Tensor Products on Category O and Kostant's Problem

Abstract: This thesis consists of a summary and three papers, concerning some aspects of representation theory for complex finite dimensional semi-simple Lie algebras with focus on the BGG-category O.Paper I is motivated by the many useful properties of functors on category O given by tensoring with finite dimensional modules, such as projective functors and translation functors. We study properties of functors on O given by tensoring with arbitrary (possibly infinite dimensional) modules. Such functors give rise to a faithful action of O on itself via exact functors which preserve tilting modules, via right exact functors which preserve projective modules, and via left exact functors which preserve injective modules.Papers II and III both deal with Kostant's problem.

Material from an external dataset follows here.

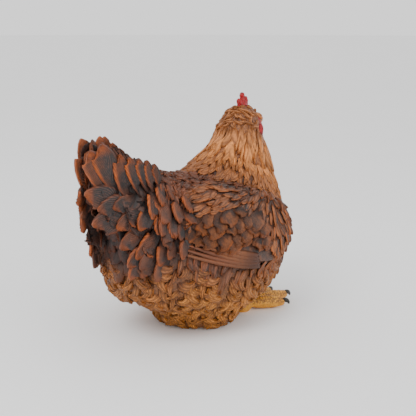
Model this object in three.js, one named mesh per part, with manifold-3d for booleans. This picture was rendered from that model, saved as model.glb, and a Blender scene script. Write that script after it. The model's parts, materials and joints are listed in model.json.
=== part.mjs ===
// A sitting hen: a life-size garden statue, cast in resin and painted. Millimetres.
// +X is the way the breast faces, +Y the hen's left, +Z up. It sits on its flat underside and on its toes,
// with the tail raised and the head turned a little to its left.
//
// The flesh of trunk, neck and head is one smooth field of blended lobes, so the nodes meet in one surface.
// Each node is cast from that field and parted from its neighbours by a thin gap. The wings are shells on
// the flanks, and each half of the tail is a fan of broad overlapping feathers on its own core.

import * as THREE from "three";
import { mergeVertices } from "three/addons/utils/BufferGeometryUtils.js";
import Module from "manifold-3d";

const wasm = await Module();
wasm.setup();

// ---------------------------------------------------------------- driving dimensions

const GAP = 0.3; // clearance between touching nodes
const HUGE = 900; // side of the boxes that stand for half spaces
const SIDES = { right: -1, left: 1 };

// Lobes of the trunk: centre, radii and pitch in degrees (nose up). Those with a side are mirrored.
const TRUNK_LOBES = [
  { part: "body", at: [3, 0, 92], radii: [106, 90, 80] },
  { part: "breast", at: [52, 0, 108], radii: [74, 78, 72] },
  { part: "crop", at: [66, 0, 138], radii: [44, 50, 46] },
  { part: "rump", at: [-74, 0, 100], radii: [64, 68, 64] },
  { part: "saddle", at: [-38, 0, 148], radii: [74, 56, 42], pitch: -8 },
  { part: "belly", at: [42, 0, 60], radii: [64, 66, 50] },
  { part: "seat", at: [-10, 0, 38], radii: [70, 62, 46] },
  { part: "thigh", at: [-12, 46, 60], radii: [64, 42, 50], mirrored: true },
  { part: "fluff", at: [-80, 26, 78], radii: [44, 38, 42], mirrored: true },
];
const TRUNK_BLEND = 24;
const TRUNK_CENTRE = [0, 0, 96];

// How many faces each cast has around it and from pole to pole.
const FACETS = {
  trunk: [32, 19],
  neck: [22, 11],
  head: [18, 12],
  wing: [24, 14],
  tailCore: [16, 10],
  shank: [9, 7],
  toe: [8, 7],
  claw: [7, 6],
  beak: [9, 7],
  small: [9, 7],
};

const TAIL_LOBES = [
  { part: "tail root", at: [-88, 0, 150], radii: [50, 38, 40], pitch: -30 },
  { part: "tail core", at: [-120, 14, 172], radii: [46, 12, 44], pitch: -30, mirrored: true },
];
const TAIL_CENTRE = [-100, 0, 164];

// The neck is a sweep of balls, and its hackle flares over the shoulders.
const NECK_LINE = [
  [52, 0, 148],
  [72, -3, 178],
  [81, -3, 206],
  [83, 0, 234],
];
const NECK_RADII = [62, 46, 33, 24];
const NECK_BLEND = 20;
const NECK_BALLS = 28;

const HEAD_AT = [84, 1, 242];
const HEAD_YAW = 6; // degrees towards the hen's left
const HEAD_LOBES = [
  { part: "skull", at: [0, 0, 0], radii: [26, 22.5, 20] },
  { part: "nape", at: [-7, 0, -8], radii: [20, 23, 14] },
  { part: "face", at: [19, 0, -3], radii: [17, 14, 15] },
  { part: "cheek", at: [8, 11, -12], radii: [17, 13, 14], mirrored: true },
];
const HEAD_BLEND = 8;
const CAP_BLEND = 5; // the head feathers end in a shallow step over the hackle

// Parting planes, each a point and the direction that it faces.
const NECK_PLANE = { at: [48, 0, 172], facing: [0.42, 0, 0.91] };
const TAIL_PLANE = { at: [-92, 0, 150], facing: [-1, 0, 0.45] };
const HEAD_PLANE = { at: [74, 2, 231], facing: [0.15, 0.05, 1] };

const WING = {
  middle: [4, 131], // X and Z of the centre of its outline
  halfLength: 84,
  halfDepth: 45,
  square: 2.6, // 2 is an ellipse, and more is fuller at the corners
  pitch: -17, // degrees: the tip is higher than the shoulder
  proud: 11, // how far the coverts stand out from the flank
  edge: 9, // rounding of its rim
  depth: 46, // how far its centre lies from the middle plane
  inner: 20, // how near it comes to the middle plane
};

// Rows of the tail fan on one side: how many feathers, the angles they span above the horizontal, how far
// they reach at the top, the middle and the bottom, and how far from the middle plane they lie.
const TAIL_ROOT = [-72, 0, 168];
const TAIL_ROWS = [
  { part: "quills", count: 5, from: 39, to: -56, reaches: [134, 103, 110], out: 9, flare: 0.17, thick: 7 },
  { part: "coverts", count: 5, from: 38, to: -68, reaches: [102, 90, 88], out: 19, flare: 0.3, thick: 8 },
  { part: "lesser", count: 4, from: 34, to: -74, reaches: [76, 70, 62], out: 29, flare: 0.42, thick: 8 },
];
const FAN = { start: 14, notch: 0.1, shingle: 3.5, bow: 5, facets: 4 };

const TOES = [
  { name: "outer", angle: 39, length: 51 },
  { name: "middle", angle: 12, length: 70 },
  { name: "inner", angle: -9, length: 66 },
];
const FOOT_AT = [58, 32, 7]; // the left one; the right one mirrors it
const TOE_RADIUS = 7;
const TOE_TAPER = 0.16;
const TOE_KNUCKLE = 0.05; // how much a joint swells
const KNUCKLES = 3;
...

In Paper II we establish an effective criterion equivalent to the answer to Kostant's problem for simple highest weight modules, in the case where the Lie algebra is of type A. Using this, we derive some old and new results which answer Kostant's problem in special cases. An easy sufficient condition derived from this criterion using Kazhdan-Lusztig combinatorics allows for a straightforward computational check using a computer, by which we get a complete answer for simple highest weight modules in the principal block of O for algebras of rank less than 5.In Paper III we relate the answer to Kostant's problem for certain modules to the answer to Kostant's problem for a module over a subalgebra. We also give a new description of a certain quotient of the dominant Verma module, which allows us to give a bound on the multiplicities of simple composition factors of primitive quotients of the universal enveloping algebra.